Aurora Innovation is taking federal safety regulators to court in a case that could have far-reaching implications for self-driving truck companies operating in a regulatory environment designed around humans.
The fight centers around the rather commonplace practice of placing physical warning triangles around semi trucks stopped along highways. The court denied Aurora’s request to be exempt from that safety requirement. Aurora, which plans to launch a fully autonomous commercial trucking operation in April, has turned to the District of Columbia Court of Appeals to push regulators to green-light its exemption.
The move highlights a longstanding tension between autonomous vehicle companies seeking to commercialize their technology and safety standards designed for humans.
Here’s what happens in a world where humans drive trucks: Truck drivers activate their hazards and have 10 minutes to put out reflective safety triangles as a warning to other road users. The first triangle goes 10 feet behind the truck facing oncoming traffic. The second goes 100 feet behind the truck. And the third goes 100 feet ahead of the truck or 100 feet behind the truck but off-center. The driver might adjust those positions if the truck is pulled over on a curve or a blind spot.

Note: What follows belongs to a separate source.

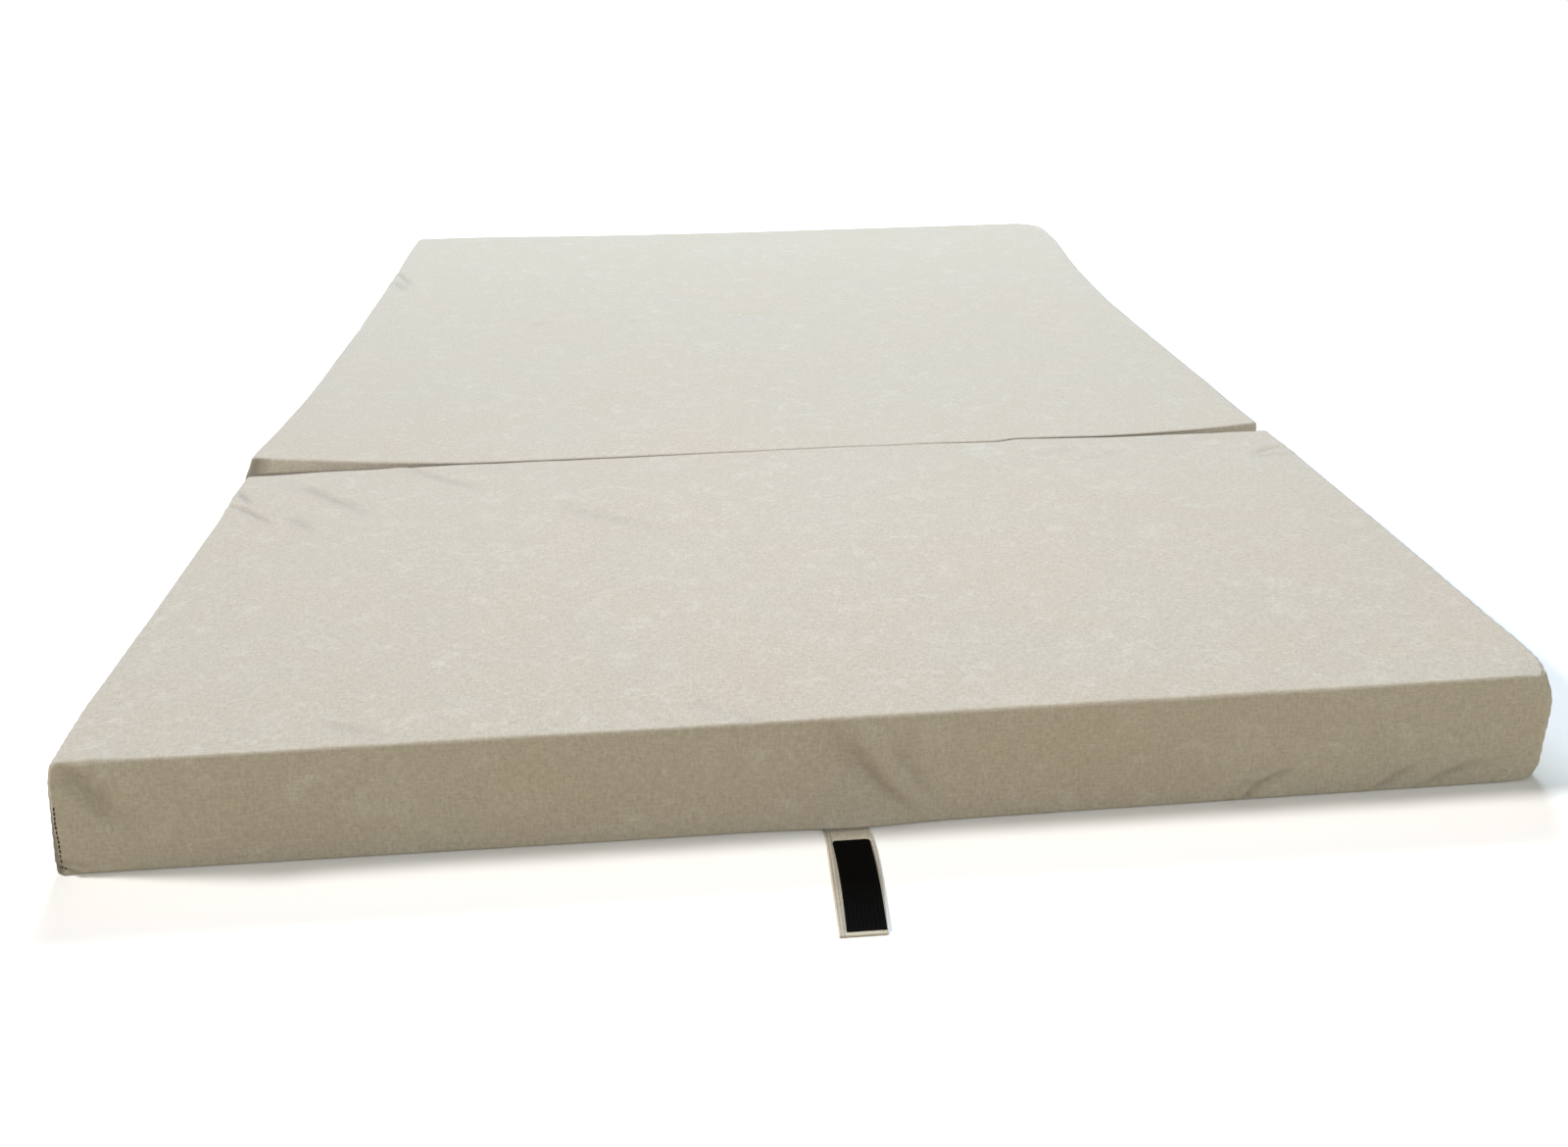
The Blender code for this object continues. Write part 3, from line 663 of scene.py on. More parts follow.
def make_cover(name):
    """One section's cover as a soft, closed form with its zip slit."""
    low, high = cover_box(name)
    centre = (high.y - low.y) / 2
    rows = [row_places(ROWS_ACROSS[name]),
            row_places(ROWS_ALONG[name], (centre - ZIP_LENGTH / 2, centre + ZIP_LENGTH / 2)),
            row_places(ROWS_UP, (ZIP_HEIGHT - SLIT_HALF, ZIP_HEIGHT + SLIT_HALF))]
    bm = gridded_box(rows)
    bmesh.ops.translate(bm, vec=low, verts=bm.verts)
    cut_slit(bm, low, high)
    # The underside is flat, so its middle needs no rows
    middle = {vert for vert in bm.verts if vert.co.z < 1e-6 and low.x + RIM < vert.co.x < high.x - RIM
              and low.y + RIM < vert.co.y < high.y - RIM}
    bmesh.ops.dissolve_faces(bm, faces=[face for face in bm.faces if middle.issuperset(face.verts)])
    bmesh.ops.recalc_face_normals(bm, faces=bm.faces)
    mesh = bpy.data.meshes.new(f"{name}_mattress_cover")
    bm.to_mesh(mesh)
    bm.free()
    box = read_values(mesh.vertices, "co", 3)
    lay_cloth_pattern(mesh, box, low, high)
    points = soft_form(name, box, low, high)
    mesh.vertices.foreach_set("co", points.ravel())
    mesh.update()
    lift, shade = lie_of_cloth(name, box, low, high)
    write_shade(mesh, shade)
    points = pulled(name, points + read_values(mesh.vertices, "normal", 3) * lift[:, None])
    if name == "near":
        points = base_bulge(points)
    mesh.vertices.foreach_set("co", points.ravel())
    mesh.shade_smooth()
    mesh.materials.append(COVER_CLOTH)
    faces = [list(face.vertices) for face in mesh.polygons]
    COVER_SURFACES[name] = BVHTree.FromPolygons(points.tolist(), faces)
    print(mesh.name, "faces", len(faces), "z", points[:, 2].min().round(5), points[:, 2].max().round(5))
    return put(mesh.name, mesh)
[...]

In a world where AI drives trucks, there’s nobody around to put out the warning lights. The AV industry, led by Aurora Innovation and Waymo, submitted a request in January 2023 that would allow them and other AV companies to mount flashing warning beacons on the cab of the truck instead.
(Note: Waymo submitted the request with Aurora back when it still had an active autonomous trucking unit. Waymo shifted focus away from self-driving trucks in June 2023, and isn’t as active in this fight.)
Almost two years later, the Federal Motor Safety Carrier Administration denied the application, stating that the solution does not provide an equal or greater level of safety than the existing requirement. In its denial, the agency referenced findings from Aurora and Waymo’s own limited studies, which show their proposed beacons actually performed worse than warning triangles in several key scenarios, including when the truck was stopped at a curve.
The FMCSA also suggested that cab-mounted beacons have their other shortcomings, namely that drivers might see the rear of a stopped truck before they see the beacons.
AV industry stakeholders, including the Autonomous Vehicle Industry Association and Aurora, called the agency’s 52-year-old safety requirements outdated. Melissa Wade, senior director of government relations, noted that the FMCSA hasn’t provided data that supports its safety claims around physical triangles. She also said the agency didn’t provide guidance for what they would like to see in an AV-friendly substitute for safety triangles.
The request was supported by other AV companies like Waabi and Kodiak Robotics, the U.S. Chamber of Commerce, and the Consumer Technology Association, among others. It was opposed by organizations like the Owner-Operator Independent Drivers Association, the Transport Workers Union of America, and the Truck Safety Coalition.
The scuffle around warning devices and where and how they get placed is one of several regulatory hurdles that autonomous vehicle companies must jump in order to remain compliant with federal safety standards, many of which are designed for manual human controls. For example, today, AV companies need to request an exemption to deploy and mass produce vehicles built without things like steering wheels or pedals, though Tesla CEO Elon Musk has urged the incoming Trump administration to do away with those rules as he hopes to deploy a large fleet of such robotaxis in the coming years.
Aurora also appears hopeful that the Trump administration will be more favorable to the AV industry. At least, that’s the sentiment portrayed in a recent blog post from Aurora President Ossa Fisher that nods to the incoming “hardworking, passionate transportation leaders ready to support innovation and save lives.”
Angie Griffin, a trucker of 17 years who hosts a YouTube channel with her husband about the lifestyle of trucking, told TechCrunch she thinks the regulations on the distance needed between safety triangles is appropriate because “vehicles are passing and coming at you at such a rate of speed that the earliest detection is better.”
She said that to accommodate self-driving trucks, her ideal solution would feature warning lights on the trailer of the truck, not just on the cab.
Aurora, like other AV players, doesn’t have its own trailers; it operates via hand-offs of customer trailers, which is standard in the trucking industry. Requiring carrier customers to upfit their trailers with warning beacons would throw a wrench in AV companies’ plans to slot into the current system with minimal disruption, but it could be necessary from a safety standpoint.
“You would be surprised, especially in a place like Texas, where it’s pitch dark, there’s no ambient light, there’s no light pollution, in the middle of the desert, how much a 53-foot trailer can hide on the shoulder, and you never see it until you’re passing it,” Griffin said. “If you hit the back end of a semi, you’re probably not surviving, even if you’re in another semi. So why take the chance?”